A War to Oust Saddam Hussein Muammar Qaddafi

An Editorial

From the Spring, 2011 issue of Jewish Currents

The difference between President Obama’s military campaign in Libya and his predecessor’s war in Iraq comes down to two significant factors: the timing of dictators’ crimes, and the degree of multilateralism. Saddam Hussein’s worst massacres were in the past, while Muammar Qadaffi was just warming up to slaughter. Bush’s invasion was “illegal... not in conformity with the UN Charter,” said Kofi Anan in 2004, while Obama sought and received UN Security Council approval before striking in Libya.

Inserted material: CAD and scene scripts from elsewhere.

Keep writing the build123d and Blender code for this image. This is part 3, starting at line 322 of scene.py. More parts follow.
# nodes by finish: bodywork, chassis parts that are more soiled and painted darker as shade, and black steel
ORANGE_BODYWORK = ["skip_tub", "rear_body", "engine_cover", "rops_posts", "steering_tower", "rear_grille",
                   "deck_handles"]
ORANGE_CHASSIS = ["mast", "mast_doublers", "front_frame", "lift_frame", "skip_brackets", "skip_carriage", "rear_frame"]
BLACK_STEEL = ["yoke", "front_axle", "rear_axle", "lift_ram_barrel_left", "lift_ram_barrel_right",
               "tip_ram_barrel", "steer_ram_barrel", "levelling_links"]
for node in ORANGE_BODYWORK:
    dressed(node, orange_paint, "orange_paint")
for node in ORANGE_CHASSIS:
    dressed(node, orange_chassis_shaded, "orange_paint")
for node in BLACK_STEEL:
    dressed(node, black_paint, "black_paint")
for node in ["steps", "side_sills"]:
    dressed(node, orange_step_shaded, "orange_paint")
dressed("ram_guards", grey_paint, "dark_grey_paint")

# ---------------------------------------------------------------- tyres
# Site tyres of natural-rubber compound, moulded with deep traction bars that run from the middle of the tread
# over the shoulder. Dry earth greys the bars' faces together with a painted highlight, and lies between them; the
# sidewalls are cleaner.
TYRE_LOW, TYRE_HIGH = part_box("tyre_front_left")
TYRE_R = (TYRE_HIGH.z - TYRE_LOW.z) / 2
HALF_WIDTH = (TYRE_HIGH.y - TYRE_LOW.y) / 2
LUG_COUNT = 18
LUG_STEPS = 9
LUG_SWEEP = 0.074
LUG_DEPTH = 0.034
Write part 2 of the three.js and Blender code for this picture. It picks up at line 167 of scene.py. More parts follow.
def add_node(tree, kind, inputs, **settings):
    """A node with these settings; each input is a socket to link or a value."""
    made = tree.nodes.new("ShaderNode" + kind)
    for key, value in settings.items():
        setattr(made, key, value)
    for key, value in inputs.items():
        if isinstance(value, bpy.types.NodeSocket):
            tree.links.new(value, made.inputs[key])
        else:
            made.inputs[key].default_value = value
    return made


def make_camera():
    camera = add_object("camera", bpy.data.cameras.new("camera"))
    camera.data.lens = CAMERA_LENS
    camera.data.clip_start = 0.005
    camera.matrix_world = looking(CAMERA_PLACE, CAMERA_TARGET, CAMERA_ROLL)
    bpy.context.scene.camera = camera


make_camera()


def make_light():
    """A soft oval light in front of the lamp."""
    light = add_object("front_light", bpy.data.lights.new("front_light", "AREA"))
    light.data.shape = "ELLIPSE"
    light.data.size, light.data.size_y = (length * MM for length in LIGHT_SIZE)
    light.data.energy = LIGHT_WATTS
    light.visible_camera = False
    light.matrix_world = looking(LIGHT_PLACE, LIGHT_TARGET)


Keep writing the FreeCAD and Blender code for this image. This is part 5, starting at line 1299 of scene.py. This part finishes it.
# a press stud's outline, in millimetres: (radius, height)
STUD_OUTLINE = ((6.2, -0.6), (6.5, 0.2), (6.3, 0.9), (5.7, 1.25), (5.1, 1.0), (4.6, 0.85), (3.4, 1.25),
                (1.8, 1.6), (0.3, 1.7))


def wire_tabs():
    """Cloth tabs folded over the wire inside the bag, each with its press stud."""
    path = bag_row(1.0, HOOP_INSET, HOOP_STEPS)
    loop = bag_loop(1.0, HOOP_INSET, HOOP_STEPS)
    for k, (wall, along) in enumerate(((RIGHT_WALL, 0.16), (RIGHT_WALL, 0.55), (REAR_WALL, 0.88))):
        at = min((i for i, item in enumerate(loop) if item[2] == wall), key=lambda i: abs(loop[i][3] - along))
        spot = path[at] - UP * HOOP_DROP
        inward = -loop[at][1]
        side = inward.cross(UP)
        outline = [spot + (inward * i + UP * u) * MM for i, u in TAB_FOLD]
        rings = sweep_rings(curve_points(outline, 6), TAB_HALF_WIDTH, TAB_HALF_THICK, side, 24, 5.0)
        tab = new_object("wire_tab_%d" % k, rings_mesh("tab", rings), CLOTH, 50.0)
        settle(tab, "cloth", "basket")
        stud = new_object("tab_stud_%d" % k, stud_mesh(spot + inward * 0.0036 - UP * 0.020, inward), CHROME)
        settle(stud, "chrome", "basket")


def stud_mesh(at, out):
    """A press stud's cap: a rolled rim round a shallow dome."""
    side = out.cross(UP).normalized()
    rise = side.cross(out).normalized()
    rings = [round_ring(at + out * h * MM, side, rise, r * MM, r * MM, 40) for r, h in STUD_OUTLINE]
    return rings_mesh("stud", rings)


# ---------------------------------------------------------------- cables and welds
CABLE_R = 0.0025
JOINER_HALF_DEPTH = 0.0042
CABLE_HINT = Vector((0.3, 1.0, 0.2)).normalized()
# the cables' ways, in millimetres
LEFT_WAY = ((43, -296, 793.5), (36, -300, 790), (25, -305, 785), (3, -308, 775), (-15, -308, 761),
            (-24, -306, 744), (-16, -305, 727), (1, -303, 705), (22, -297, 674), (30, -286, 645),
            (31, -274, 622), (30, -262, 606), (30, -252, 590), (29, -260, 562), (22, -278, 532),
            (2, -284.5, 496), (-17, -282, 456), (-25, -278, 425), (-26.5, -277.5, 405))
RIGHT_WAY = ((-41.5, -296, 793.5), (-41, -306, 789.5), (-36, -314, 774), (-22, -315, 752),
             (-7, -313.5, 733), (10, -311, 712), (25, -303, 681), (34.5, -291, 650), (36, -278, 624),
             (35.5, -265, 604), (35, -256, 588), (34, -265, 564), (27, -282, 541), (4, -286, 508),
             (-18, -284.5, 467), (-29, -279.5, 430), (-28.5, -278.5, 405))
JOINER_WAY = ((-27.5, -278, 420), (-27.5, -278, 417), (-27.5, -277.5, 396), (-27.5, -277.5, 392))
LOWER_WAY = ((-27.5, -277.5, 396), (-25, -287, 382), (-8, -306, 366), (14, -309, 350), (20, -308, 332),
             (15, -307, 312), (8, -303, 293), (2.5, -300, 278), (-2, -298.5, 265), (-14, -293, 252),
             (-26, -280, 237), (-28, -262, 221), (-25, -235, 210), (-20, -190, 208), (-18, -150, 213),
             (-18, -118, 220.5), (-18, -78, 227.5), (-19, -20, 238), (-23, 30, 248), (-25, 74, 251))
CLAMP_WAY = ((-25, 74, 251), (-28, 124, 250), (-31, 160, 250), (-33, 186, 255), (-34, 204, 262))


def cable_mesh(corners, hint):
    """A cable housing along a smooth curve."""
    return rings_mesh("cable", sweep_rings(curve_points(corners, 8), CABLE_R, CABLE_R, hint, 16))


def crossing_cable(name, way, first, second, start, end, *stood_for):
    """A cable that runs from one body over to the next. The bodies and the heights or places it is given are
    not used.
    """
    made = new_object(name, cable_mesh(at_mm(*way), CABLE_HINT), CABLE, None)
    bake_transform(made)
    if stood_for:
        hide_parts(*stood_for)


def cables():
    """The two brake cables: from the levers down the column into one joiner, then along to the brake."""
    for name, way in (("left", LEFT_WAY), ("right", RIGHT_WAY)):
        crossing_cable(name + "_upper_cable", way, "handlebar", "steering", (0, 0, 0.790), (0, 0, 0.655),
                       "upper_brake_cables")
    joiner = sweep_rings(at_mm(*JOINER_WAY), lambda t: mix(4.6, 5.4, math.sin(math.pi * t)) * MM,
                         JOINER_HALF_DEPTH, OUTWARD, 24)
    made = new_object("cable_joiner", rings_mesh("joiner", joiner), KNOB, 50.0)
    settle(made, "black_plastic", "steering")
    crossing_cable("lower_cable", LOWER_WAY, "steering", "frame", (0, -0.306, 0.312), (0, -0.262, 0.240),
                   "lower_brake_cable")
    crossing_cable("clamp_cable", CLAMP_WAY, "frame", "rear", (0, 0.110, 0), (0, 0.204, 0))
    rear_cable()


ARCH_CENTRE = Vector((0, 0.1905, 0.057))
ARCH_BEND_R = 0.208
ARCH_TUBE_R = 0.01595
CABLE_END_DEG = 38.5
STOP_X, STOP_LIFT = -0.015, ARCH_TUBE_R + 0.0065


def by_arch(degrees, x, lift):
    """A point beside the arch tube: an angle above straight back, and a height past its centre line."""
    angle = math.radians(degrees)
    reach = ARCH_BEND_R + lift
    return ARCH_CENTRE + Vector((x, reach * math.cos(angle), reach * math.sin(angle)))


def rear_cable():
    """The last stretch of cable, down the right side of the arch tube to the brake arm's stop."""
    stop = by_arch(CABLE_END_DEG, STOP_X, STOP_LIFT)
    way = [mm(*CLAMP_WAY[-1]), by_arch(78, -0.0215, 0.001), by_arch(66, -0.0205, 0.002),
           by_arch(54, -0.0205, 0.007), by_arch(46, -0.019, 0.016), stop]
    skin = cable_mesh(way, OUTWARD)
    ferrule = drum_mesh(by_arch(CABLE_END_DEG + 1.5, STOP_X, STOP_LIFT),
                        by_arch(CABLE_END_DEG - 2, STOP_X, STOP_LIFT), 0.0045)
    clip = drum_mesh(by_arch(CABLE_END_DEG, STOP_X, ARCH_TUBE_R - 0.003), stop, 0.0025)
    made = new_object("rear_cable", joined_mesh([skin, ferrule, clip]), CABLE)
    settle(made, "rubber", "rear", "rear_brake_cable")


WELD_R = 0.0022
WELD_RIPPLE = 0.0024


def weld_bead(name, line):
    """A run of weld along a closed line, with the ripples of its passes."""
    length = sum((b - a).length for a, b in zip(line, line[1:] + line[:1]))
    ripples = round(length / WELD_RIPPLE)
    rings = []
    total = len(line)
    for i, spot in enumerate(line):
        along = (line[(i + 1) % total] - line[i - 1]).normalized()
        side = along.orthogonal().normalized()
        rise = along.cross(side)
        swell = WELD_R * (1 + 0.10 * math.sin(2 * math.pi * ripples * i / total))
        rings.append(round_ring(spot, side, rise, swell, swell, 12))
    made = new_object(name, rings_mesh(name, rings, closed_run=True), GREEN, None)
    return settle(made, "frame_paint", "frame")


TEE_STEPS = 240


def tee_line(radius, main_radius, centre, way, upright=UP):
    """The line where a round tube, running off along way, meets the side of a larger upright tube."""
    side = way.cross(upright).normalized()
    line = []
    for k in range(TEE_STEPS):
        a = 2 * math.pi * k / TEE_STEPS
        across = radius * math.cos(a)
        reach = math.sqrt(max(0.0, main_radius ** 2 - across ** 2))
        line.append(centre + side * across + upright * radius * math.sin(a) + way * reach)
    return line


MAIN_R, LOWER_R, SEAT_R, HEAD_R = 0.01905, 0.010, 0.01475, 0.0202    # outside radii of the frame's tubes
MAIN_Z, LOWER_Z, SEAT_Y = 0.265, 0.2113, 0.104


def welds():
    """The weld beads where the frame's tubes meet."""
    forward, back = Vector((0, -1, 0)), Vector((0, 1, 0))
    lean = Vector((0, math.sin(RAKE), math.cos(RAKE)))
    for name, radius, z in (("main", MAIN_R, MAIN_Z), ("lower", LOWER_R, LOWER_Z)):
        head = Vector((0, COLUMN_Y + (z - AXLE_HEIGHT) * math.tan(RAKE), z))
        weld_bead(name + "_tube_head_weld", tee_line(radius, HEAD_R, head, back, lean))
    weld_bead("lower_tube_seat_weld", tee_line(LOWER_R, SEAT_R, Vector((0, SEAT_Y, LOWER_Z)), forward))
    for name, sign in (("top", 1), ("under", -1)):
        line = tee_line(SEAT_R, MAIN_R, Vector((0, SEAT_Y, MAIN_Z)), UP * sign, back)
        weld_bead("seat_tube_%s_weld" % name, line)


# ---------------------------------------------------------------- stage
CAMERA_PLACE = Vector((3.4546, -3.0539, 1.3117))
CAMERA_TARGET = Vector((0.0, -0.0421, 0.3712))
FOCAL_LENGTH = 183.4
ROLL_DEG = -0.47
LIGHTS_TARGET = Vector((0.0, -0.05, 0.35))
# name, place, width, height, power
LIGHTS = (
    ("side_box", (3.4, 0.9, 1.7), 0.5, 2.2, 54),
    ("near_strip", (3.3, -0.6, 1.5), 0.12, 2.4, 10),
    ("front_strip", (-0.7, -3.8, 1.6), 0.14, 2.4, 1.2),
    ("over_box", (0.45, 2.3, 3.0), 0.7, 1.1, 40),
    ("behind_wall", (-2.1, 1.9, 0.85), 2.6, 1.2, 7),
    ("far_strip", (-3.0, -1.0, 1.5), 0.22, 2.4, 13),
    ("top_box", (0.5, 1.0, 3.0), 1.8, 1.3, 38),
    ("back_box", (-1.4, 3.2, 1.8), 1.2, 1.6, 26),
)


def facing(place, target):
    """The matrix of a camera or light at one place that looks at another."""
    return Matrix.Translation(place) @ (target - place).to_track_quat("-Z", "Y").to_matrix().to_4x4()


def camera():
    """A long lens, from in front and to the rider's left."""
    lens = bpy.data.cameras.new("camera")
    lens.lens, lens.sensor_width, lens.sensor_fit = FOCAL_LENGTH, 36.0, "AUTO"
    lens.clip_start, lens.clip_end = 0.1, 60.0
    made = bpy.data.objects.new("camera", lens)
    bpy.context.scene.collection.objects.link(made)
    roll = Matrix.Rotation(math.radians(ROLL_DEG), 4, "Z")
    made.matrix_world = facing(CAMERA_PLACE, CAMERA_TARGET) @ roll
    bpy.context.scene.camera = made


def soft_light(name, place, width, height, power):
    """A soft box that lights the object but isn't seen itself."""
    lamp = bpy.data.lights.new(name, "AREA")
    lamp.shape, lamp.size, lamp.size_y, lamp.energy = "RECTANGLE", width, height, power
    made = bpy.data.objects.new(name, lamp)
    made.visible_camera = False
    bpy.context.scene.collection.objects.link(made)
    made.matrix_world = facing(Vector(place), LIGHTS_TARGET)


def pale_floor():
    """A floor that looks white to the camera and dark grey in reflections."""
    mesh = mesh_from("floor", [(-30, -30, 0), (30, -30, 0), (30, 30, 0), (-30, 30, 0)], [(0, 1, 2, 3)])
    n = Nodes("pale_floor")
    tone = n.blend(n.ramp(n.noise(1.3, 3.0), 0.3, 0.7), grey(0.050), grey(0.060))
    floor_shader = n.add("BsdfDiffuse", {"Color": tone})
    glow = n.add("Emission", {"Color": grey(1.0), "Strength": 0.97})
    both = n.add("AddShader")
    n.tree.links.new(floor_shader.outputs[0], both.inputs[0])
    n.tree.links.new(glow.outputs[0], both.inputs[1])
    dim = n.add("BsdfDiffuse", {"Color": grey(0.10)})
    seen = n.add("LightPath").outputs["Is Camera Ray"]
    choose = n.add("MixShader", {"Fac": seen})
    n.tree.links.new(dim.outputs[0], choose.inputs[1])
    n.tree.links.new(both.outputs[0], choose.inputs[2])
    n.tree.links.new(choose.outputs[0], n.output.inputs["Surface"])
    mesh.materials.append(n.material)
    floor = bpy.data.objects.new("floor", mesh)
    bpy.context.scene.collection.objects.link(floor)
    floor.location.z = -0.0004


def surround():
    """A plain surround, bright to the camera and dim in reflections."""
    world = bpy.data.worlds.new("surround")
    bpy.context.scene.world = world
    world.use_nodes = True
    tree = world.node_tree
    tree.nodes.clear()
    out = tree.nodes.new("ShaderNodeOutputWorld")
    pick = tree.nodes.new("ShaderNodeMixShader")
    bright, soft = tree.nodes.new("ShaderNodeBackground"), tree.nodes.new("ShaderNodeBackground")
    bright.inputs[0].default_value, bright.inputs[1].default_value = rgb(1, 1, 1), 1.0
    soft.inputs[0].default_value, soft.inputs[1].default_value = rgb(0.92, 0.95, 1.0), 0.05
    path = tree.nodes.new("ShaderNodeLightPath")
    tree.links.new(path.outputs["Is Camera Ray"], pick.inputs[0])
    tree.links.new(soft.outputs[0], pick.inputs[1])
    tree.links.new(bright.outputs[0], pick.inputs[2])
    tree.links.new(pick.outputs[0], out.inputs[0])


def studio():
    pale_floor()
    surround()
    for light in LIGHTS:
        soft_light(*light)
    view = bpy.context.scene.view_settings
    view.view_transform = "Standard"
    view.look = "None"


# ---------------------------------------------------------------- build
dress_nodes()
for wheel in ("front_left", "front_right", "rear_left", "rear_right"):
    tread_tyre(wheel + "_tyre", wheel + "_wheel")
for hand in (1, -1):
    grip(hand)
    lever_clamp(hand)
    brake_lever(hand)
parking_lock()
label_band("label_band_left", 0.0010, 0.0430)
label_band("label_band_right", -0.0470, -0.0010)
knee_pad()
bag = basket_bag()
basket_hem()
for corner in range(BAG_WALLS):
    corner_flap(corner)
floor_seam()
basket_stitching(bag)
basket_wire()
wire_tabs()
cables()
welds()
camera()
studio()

War has a terrible habit, however, of rendering moot such distinctions, and turning idealism into folly. As we write in mid-April, Qadaffi seems to have enough military power, shrewdness, and cash to turn the NATO-led action into a “real” war; Obama has exceeded even George W. Bush in making war without Congressional approval; the U.S. and its allies have no real idea of who’s fighting whom in Libya, or what kind of government Qadaffi’s overthrow might yield; U.S. taxpayers are now financing three wars (really, state-building efforts) in the Middle East while watching our country founder and our standard of living collapse.

“War does not permit itself to be coordinated with reason and righteousness,” wrote Stefan Zweig in World of Yesterday. Obama has set us up to learn that lesson, once again, the hard way.